=== SOURCE MATERIAL ===
___
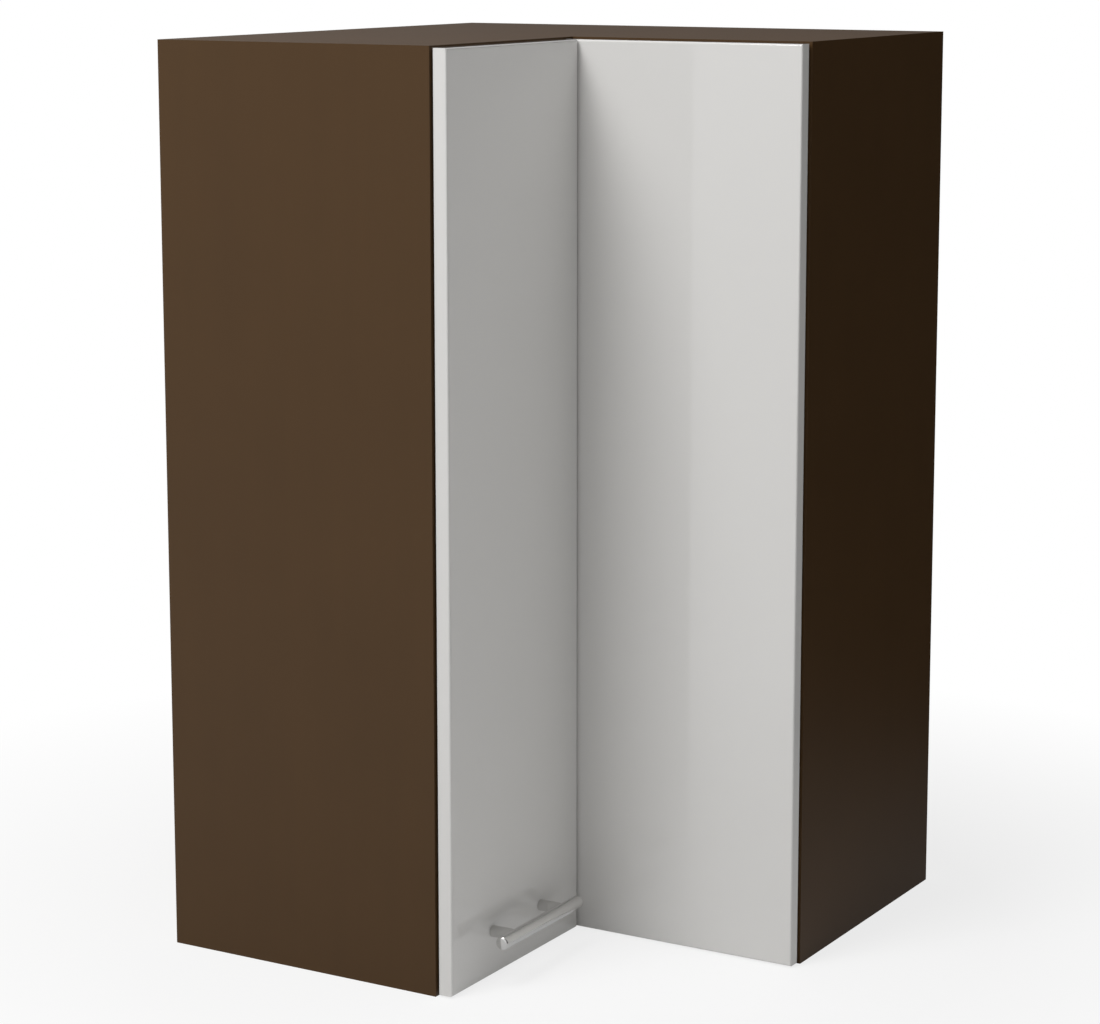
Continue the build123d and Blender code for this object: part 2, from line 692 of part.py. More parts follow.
with BuildPart() as links:
    for level in hinge_levels:
        with BuildSketch(Plane.XY.offset(level - link_half_width)) as strip:
            with BuildLine() as path:
                FilletPolyline((arm_pin_x, arm_pin_y), elbow, tip, radius=link_bend_radius)
            trace(path.line, line_width=link_thickness)
            with Locations((arm_pin_x, arm_pin_y)):
                Circle(link_eye_radius)
            with Locations(tip):
                Circle(link_tip_radius)
        extrude(strip.sketch, amount=2 * link_half_width)
        rod((arm_pin_x, arm_pin_y, level - link_half_width), (0, 0, 1), arm_pin_radius + fit,
            2 * link_half_width, Mode.SUBTRACT)
        rod((tip[0], tip[1], level - link_half_width), (0, 0, 1), link_pin_radius + fit,
            2 * link_half_width, Mode.SUBTRACT)
save(links, "hinge_links")

with BuildPart() as link_pins:
    for level in hinge_levels:
        rod((tip[0], tip[1], level - arm_cheek_inner), (0, 0, 1), link_pin_radius,
            2 * arm_cheek_inner)
save(link_pins, "hinge_link_pins")

with BuildPart() as cups:
    for level in hinge_levels:
        cup(cup_plane(level, free=False))
save(cups, "hinge_cups")
save(cup_screws(free=False), "hinge_cup_screws")


# Hinges between the leaves: a bracket on the right leaf, a pin, and a cup in the left leaf


upper_eye = fold_eye_half + fold_eye_gap
with BuildPart() as brackets:
    for level in hinge_levels:
        plate = (-leaf_back, -leaf_back + fold_plate)
        eye_left = fold_pin_x - fold_eye_radius
        block((leaf_back + fold_plate_start, leaf_back + fold_plate_end), plate,
              around(level, fold_half_width))
        for low in (level - fold_half_width, level + upper_eye):
            height = (low, low + fold_half_width - upper_eye)
            block((eye_left, leaf_back + fold_plate_start), plate, height)
            block((eye_left, eye_left + fold_plate), (fold_pin_y, plate[1]), height)
            rod((fold_pin_x, fold_pin_y, low), (0, 0, 1), fold_eye_radius, height[1] - height[0])
            rod((fold_pin_x, fold_pin_y, low), (0, 0, 1), fold_pin_radius + fit,
                height[1] - height[0], Mode.SUBTRACT)
        for x in fold_screw_places:
            for rise in (-fold_screw_rise, fold_screw_rise):
                rod((leaf_back + x, plate[1], level + rise), to_room, wood_screw_radius + fit,
                    fold_plate, Mode.SUBTRACT)
save(brackets, "fold_hinge_brackets")

with BuildPart() as bracket_screws:
    for level in hinge_levels:
        for x in fold_screw_places:
            for rise in (-fold_screw_rise, fold_screw_rise):
                screw((leaf_back + x, -leaf_back + fold_plate, level + rise), to_room,
                      wood_screw_radius, wood_screw_length + fold_plate, wood_head_radius,
                      wood_head)
save(bracket_screws, "fold_hinge_bracket_screws")

with BuildPart() as fold_pins:
    for level in hinge_levels:
        reach = fold_half_width + fold_pin_head
        rod((fold_pin_x, fold_pin_y, level - reach), (0, 0, 1), fold_pin_radius, 2 * reach)
        for head in (level - reach, level + fold_half_width):
            rod((fold_pin_x, fold_pin_y, head), (0, 0, 1), fold_pin_head_radius, fold_pin_head)
save(fold_pins, "fold_hinge_pins")

with BuildPart() as fold_cups:
    for level in hinge_levels:
        cup(cup_plane(level, free=True))
        tongue = (fold_cup_y + cup_hollow, -fold_end - fold_tongue_end)
        block((leaf_back - fold_plate, leaf_back), tongue, around(level, fold_eye_half))
        with BuildSketch(Plane.XY.offset(level - fold_eye_half)) as web:
            with BuildLine() as path:
                Line((leaf_back - fold_plate / 2, tongue[1] - fold_plate / 2),
                     (fold_pin_x, fold_pin_y))
            trace(path.line, line_width=fold_web)
            with Locations((fold_pin_x, fold_pin_y)):
                Circle(fold_eye_radius)
        extrude(web.sketch, amount=2 * fold_eye_half)
        rod((fold_pin_x, fold_pin_y, level - fold_eye_half), (0, 0, 1), fold_pin_radius + fit,
            2 * fold_eye_half, Mode.SUBTRACT)
save(fold_cups, "fold_hinge_cups")
save(cup_screws(free=True), "fold_hinge_cup_screws")


# Bar handle low on the left leaf, screwed on from the leaf's back


with BuildPart() as handle_bar:
    rod((bar_x, bar_y - bar_length / 2, bar_z), to_wall, bar_radius, bar_length)
    chamfer(handle_bar.edges().filter_by(GeomType.CIRCLE), bar_chamfer)
save(handle_bar, "handle_bar")

with BuildPart() as posts:
    for y in handle_posts:
        rod((leaf_face, y, bar_z), outward, post_radius, bar_standoff)
    rod((bar_x, bar_y - bar_length / 2, bar_z), to_wall, bar_radius + fit, bar_length,
        Mode.SUBTRACT)
    for y in handle_posts:
        rod((leaf_face, y, bar_z), outward, handle_screw_radius + fit, handle_screw_bite,
            Mode.SUBTRACT)
save(posts, "handle_posts")

with BuildPart() as handle_screws:
    for y in handle_posts:
        screw((leaf_back, y, bar_z), outward, handle_screw_radius,
              leaf_thickness + handle_screw_bite, handle_head_radius, handle_head)
save(handle_screws, "handle_screws")

with BuildPart() as bumpers:
    for z in bumper_levels:
        rod((leaf_back, -wall + board / 2, z), inward, bumper_radius, bumper_height)
    inner_rims = bumpers.edges().filter_by(GeomType.CIRCLE).group_by(Axis.X)[0]
    fillet(inner_rims, bumper_height / 2)
save(bumpers, "door_bumpers")
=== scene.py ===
"""The looks of a corner wall cabinet: brown laminate boards and a white gloss folding door."""

import bpy
import math
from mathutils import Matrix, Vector


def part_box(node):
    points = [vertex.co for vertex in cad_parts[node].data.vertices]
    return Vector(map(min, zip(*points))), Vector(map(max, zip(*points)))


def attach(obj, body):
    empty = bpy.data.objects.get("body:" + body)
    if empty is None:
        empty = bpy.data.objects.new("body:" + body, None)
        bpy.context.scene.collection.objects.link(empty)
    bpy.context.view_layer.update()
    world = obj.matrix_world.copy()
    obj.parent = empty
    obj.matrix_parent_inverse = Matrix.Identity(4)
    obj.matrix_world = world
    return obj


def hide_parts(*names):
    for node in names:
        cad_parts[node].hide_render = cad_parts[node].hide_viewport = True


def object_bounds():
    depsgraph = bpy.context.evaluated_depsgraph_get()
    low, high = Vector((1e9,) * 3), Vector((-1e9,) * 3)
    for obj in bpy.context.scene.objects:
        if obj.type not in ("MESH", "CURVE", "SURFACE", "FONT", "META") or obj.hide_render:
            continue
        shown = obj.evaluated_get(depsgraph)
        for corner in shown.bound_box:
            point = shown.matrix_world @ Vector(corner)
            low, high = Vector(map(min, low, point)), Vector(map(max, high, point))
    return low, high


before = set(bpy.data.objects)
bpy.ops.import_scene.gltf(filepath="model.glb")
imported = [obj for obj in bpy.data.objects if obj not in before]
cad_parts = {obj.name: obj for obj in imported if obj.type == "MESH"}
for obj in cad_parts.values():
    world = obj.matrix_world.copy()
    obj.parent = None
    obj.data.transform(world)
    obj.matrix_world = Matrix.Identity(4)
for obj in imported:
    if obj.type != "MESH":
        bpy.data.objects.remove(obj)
cad_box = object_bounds()


# The boards of the carcass are chipboard faced with plain dark brown laminate, which has a fine
# pearl texture. Their cut edges, bores and grooves show the bare chipboard; the end panels' upper
# and lower edges are closed with the same brown.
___
=== YOUR TASK ===
Start with the line that holds "# Bar handle" and finish with the line that holds "cad_parts[node].hide_render = cad_parts[node].hide_viewport". Transcribe each line in between exactly, and those two as well.

=== ANSWER ===
# Bar handle low on the left leaf, screwed on from the leaf's back


with BuildPart() as handle_bar:
    rod((bar_x, bar_y - bar_length / 2, bar_z), to_wall, bar_radius, bar_length)
    chamfer(handle_bar.edges().filter_by(GeomType.CIRCLE), bar_chamfer)
save(handle_bar, "handle_bar")

with BuildPart() as posts:
    for y in handle_posts:
        rod((leaf_face, y, bar_z), outward, post_radius, bar_standoff)
    rod((bar_x, bar_y - bar_length / 2, bar_z), to_wall, bar_radius + fit, bar_length,
        Mode.SUBTRACT)
    for y in handle_posts:
        rod((leaf_face, y, bar_z), outward, handle_screw_radius + fit, handle_screw_bite,
            Mode.SUBTRACT)
save(posts, "handle_posts")

with BuildPart() as handle_screws:
    for y in handle_posts:
        screw((leaf_back, y, bar_z), outward, handle_screw_radius,
              leaf_thickness + handle_screw_bite, handle_head_radius, handle_head)
save(handle_screws, "handle_screws")

with BuildPart() as bumpers:
    for z in bumper_levels:
        rod((leaf_back, -wall + board / 2, z), inward, bumper_radius, bumper_height)
    inner_rims = bumpers.edges().filter_by(GeomType.CIRCLE).group_by(Axis.X)[0]
    fillet(inner_rims, bumper_height / 2)
save(bumpers, "door_bumpers")
=== scene.py ===
"""The looks of a corner wall cabinet: brown laminate boards and a white gloss folding door."""

import bpy
import math
from mathutils import Matrix, Vector


def part_box(node):
    points = [vertex.co for vertex in cad_parts[node].data.vertices]
    return Vector(map(min, zip(*points))), Vector(map(max, zip(*points)))


def attach(obj, body):
    empty = bpy.data.objects.get("body:" + body)
    if empty is None:
        empty = bpy.data.objects.new("body:" + body, None)
        bpy.context.scene.collection.objects.link(empty)
    bpy.context.view_layer.update()
    world = obj.matrix_world.copy()
    obj.parent = empty
    obj.matrix_parent_inverse = Matrix.Identity(4)
    obj.matrix_world = world
    return obj


def hide_parts(*names):
    for node in names:
        cad_parts[node].hide_render = cad_parts[node].hide_viewport = True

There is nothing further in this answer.